Immediately, we saw a sign that said tenting area 3.8 miles. This was disconcerting for two reasons: First the closest camp area was 3.8 miles. Mr. Virgilio, going from memory and not the trail map had said it was “a couple of miles” to the Mark Noepal Lean to. The sign indicated twice the distance and said nothing at all about a lean-to. If the boys were distraught about this they did hide it well. Mr. Beauregard took it in stride and said nonchalantly “It is what it is and we will do our best.” The boys took that queue and did exactly that. We had not brought tents with us because we were planning on staying in the lean-to’s along the AT. Mr. Beauregard quickly put together a contingency plan because he had brought along a tarp just in case.
We used our headlamps to pick our way along the trail finding the blazes one after the other. The AT is usually very easy to follow because the blazes are well maintained by volunteers who do a good job painting and repainting as necessary to mark the trail. However, finding your way in the dark, with freshly fallen leaves obscuring the trail is challenging. We climbed steadily as the trail ascended though the woods. We could see nothing of the surrounding trees or landscape, only the tunnel vision provided by our headlamps. We followed the trail, blaze by blaze like Hansel and Gretel. We were doing well, making good time in spite of the very steep path but the cold night air brought another challenge we were to be faced with: Fog. It was difficult enough to pick our way along the path without the fog but at times the fog was so thick that we couldn’t see 15 feet in front of us. Up to this point it was possible to follow the trail and we lost it only a couple of times. When the fog rolled in we started loosing the trail more frequently. At one point we were very bewildered. Our normal procedure, when we lost the trail, was to backtrack to the last blaze. This time we had trouble locating the last blaze. We had backtracked to where we thought it might be and looked hard but could see nothing, when suddenly it appeared almost as if by magic. We found it and took a good close look and found the rest of the trail and made our way onward.
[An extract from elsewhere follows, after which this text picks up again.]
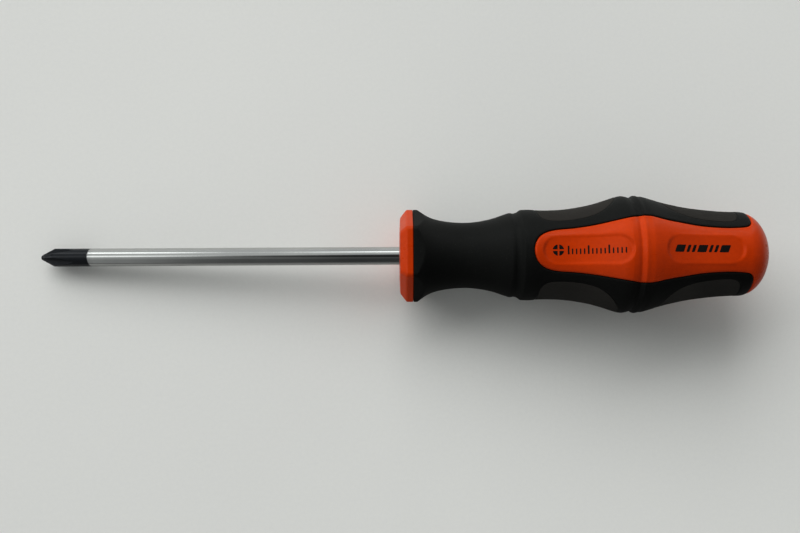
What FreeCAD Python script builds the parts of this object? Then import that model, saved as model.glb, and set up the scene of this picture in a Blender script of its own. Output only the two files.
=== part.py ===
# Fixed-blade cross-tip screwdriver, size 1 x 100 mm.
#
# Frame: millimetres, origin on the axis at the very tip of the blade.
#   +X runs from the tip to the butt of the handle; "front" is the side of the tip.
#   The two windows of the handle face +Z and -Z, the two rubber pads face +Y and -Y.
#
# Four pieces, all fixed to one another:
#   blade           one steel bar: cross tip, round shaft, shouldered tang with swaged wings
#   inner_core      hard first shot round the tang
#   handle_body     hard second shot: hexagonal flange, trunk, two windows, domed butt
#   grip_overmould  soft third shot: waisted neck, two side pads, raised rings

import FreeCAD, Part
import math
import os

os.makedirs("parts", exist_ok=True)

V = FreeCAD.Vector
ORIGIN = V(0, 0, 0)
AXIS = V(1, 0, 0)

# ---------------------------------------------------------------- blade dimensions
SHAFT_R = 5.0 / 2
BLADE_EXPOSED = 100.0    # tip to the front face of the flange
TIP_HALF_ANGLE = 28.0    # half angle of the cone at the tip, degrees
TIP_BLUNT_R = 0.55       # radius of the blunt point
TIP_BEVEL_LEN = 0.12     # small bevel round the blunt point: along the axis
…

As the trail approached Mt.Greylock it became somewhat more pronounced probably because of the heavier foot traffic. It became easier to follow because of that and we began to relax a little and get into a slow steady pace. The night forest is home to many creatures. One which is especially at home in the night forest is the Hoot Owl. We had the pleasure of being scared speechless by one which heard us as we were passing and just wanted to let us know he was out there somewhere in the dark. Later, as we were walking along we heard the howl of a different sort, maybe a coy dog, possibly a fox. Far enough away not to be a threat but not so far as not to leave us a little uncomfortable.
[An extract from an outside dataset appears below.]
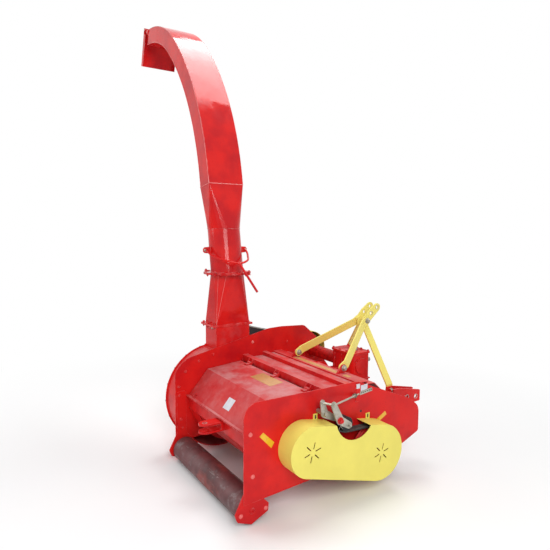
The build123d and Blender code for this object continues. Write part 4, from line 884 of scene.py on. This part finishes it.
def spout_base_bolts():
    """Flange bolts, ring bolts and welds of the square-to-round base, with thin pale bars along its folds
    that paint their highlights.
    """
    bm = bmesh.new()
    weld, bolt = sizes().bead, sizes().bolt * 0.8
    low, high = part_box("outlet_duct")
    top, under = high.z + FLANGE_T, high.z - FLANGE_T
    places = [(low.x + 0.014, low.y + (high.y - low.y) * s) for s in (0.05, 0.35, 0.65, 0.95)]
    flanges = (low.y + 0.013, high.y - 0.013)
    places += [(low.x + (high.x - low.x) * s, y) for s in (0.42, 0.80) for y in flanges]
    for i, (x, y) in enumerate(places):
        hex_bolt(bm, (x, y, top), Z, i, bolt)
        hex_bolt(bm, (x, y, under), -Z, i, bolt, 1 if i == 6 else 0, 0.008)  # one has been replaced
    x0, x1, y0, y1 = VOLUTE_FACE, LEFT_OUTER, low.y + DUCT_EDGE, high.y - DUCT_EDGE
    for z, size, seed in ((top, weld, 31), (under, weld * 0.8, 32)):
        weld_run(bm, [(x1, y0, z), (x0, y0, z), (x0, y1, z), (x1, y1, z)], size, seed, True)
    centre = Vector(((x0 + x1) / 2, DUCT.y, 0))
    bead(bm, circle(centre + Z * (RING_LOW - 0.009), Z, PIPE_R + 0.002, 150), weld, 33, True)
    for i in range(RING_BOLTS):
        angle = math.radians(30) + 2 * math.pi / RING_BOLTS * i
        at = centre + turned(RING_R - 0.016, angle, RING_LOW - 0.008)
        hex_bolt(bm, at, -Z, 0, sizes().small_bolt, 0, 0.006)
    # thin bars in the pale pink enamel paint the highlights along the base's folds
    for u, v in CORNERS:
        foot = centre + Vector((u * (x1 - x0) / 2, v * (y1 - y0) / 2, top))
        for share in (0.34, 0.67):
            angle = math.atan2(v, u) + math.radians(45) * (2 * share - 1)
            rim = centre + turned(PIPE_R, angle, RING_LOW - 0.010)
            tube(bm, run(foot.lerp(rim, 0.02), rim, 0.05), 0.0012, 8, 2)
    piece("spout_base_bolts", bm, "frame", "red_paint", "red", "zinc", "rim_red")


def ring_clips():
    """Clamps round the turning ring that hold it down on the fixed one."""
    bm = bmesh.new()
    for i in range(CLIPS):
        turn = Matrix.Rotation(math.radians(CLIP_START + 360 / CLIPS * i), 4, "Z")
        clip = Matrix.Translation((SPOUT_X, DUCT.y, RING_LOW)) @ turn @ Matrix.Translation((RING_R, 0, 0))
        for low, high in CLIP_LAYERS:
            sheet(bm, [clip @ Vector((u, v, low)) for u, v in CLIP_OUTLINE], Z, high - low)
        tube(bm, [clip @ Vector((0.008, 0, z)) for z in (-0.010, 0.011)], 0.006)
        hex_bolt(bm, clip @ Vector((0.007, 0, 0.014)), Z, i, sizes().small_bolt)
    piece("ring_clips", bm, "frame", "red_paint", "red")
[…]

We arrived a the Mark Neopal Lean-to at 10:30 PM. We made our bunks in the loft of the hut and quickly went to sleep, No contingency plan was necessary. We awoke the next morning and had a very leisurely breakfast. It was foggy, drizzly but not rainy and relatively warm for this time of year. We cleaned up, packed up and were on the trail by 11:00Am. Our plan was to hike the two miles to the summit and then decide which of three possible locations to spend the night. We had a choice of the Mark Neopal lean-to (again), the Pecks Brook Lean to and the other one. The hike up was slow because of the rugged terrain and steepness. We didn’t actually get to the summit until about 2:30PM which is less than ¾ of a mile per hour. Slow even by our standards. But it wasn’t a race and we had enough time. It was cold and windy at the top and very foggy so we could barely see the monument. It was closed for renovation besides, but it didn’t matter much because we found the Thunderbolt cabin open. Inside there were not one but four wood stoves and it was an excellent shelter from the wind and the rain. We took out our food bags and made a hot lunch with tuna fish soup and vegetable rice. It warmed us up. We also made our decision about where to head to spend the night. We decided that the Peck’s Brook lean to was best choice for several reasons: First, it was the closest. Time was ticking and when it gets dark at 4:30PM we really wanted to find the hut before it got dark. We were missing a good head lamp and mine was getting low on batteries. It was also only a little bit out of our way and it would allow us to take a different way back for a good part of the distance on the following day so we would not be re-tracing our steps and we could see some trails we hadn’t been on before. . We didn’t know it at the time but it was situated overlooking a beautiful brook and waterfall so it was a wonderful choice.
The trail leading to the hut was fairly easy shallow decent in most places. Our pace was good and we reached it about 4:00PM.. We were all awed by the beauty of the location of the hut and the views overlooking the water cascading down the ravine. Our quick pace and early arrival left a little bit of time for the scouts to explore and have some fun. Mike and Zack immediately climbed down the ravine and soon discovered a beautiful waterfall out of sight but just below the hut.
During the night the weather changed, the rain stopped and it got quite a bit colder. The next morning we were thinking it might have snowed but only Michael found snow, there rest of us just found water. We got breakfast and the scouts filtered water for the day and then we packed up. The sun was out and in spite of the cold air it was very nice because of the warmth from the sun. Jake discovered a Bible someone had left in the hut and we conducted a Scouts own service with each person choosing a reading and all of us thanking God for this beautiful place and this beautiful day.
Jake had wanted to start early so he could finish his homework and have enough time to study we accommodated him by being diligent in our morning tasks We set out for our destination about 9:15A, a relatively early start. The trail turned into an old road about a mile down and it made the hiking easy both because it was relatively shallow gradient and because it was well packed and not studded with roots and rock as is most of the AT. We anticipated a good pace due to the “Horses Back to the Barn Theory” but that coupled with the good hiking terrain left us with a breakneck pace of almost 3 miles per hour in some places. About two miles down we connected back up with the AT to finish our loop. As we hiked the AT now headed south we were able to see for the first time the beauty of the land we had hiked up two days previously. We had been climbing though an evergreen forest which was situated on the side of a steep mountain and as we looked off I thought it was a very good thing we had not strayed off the trail on the way up. We made it back to our cars by about 1:15 or so, which meant we had covered about 5 ½ miles in a matter of 4 hours which was a good pace. We were tired but not exhausted. Overall it was a great hike and a great adventure. I was especially grateful for the fine company and companionship, the wonderful scenery and the beautiful weather on the way back.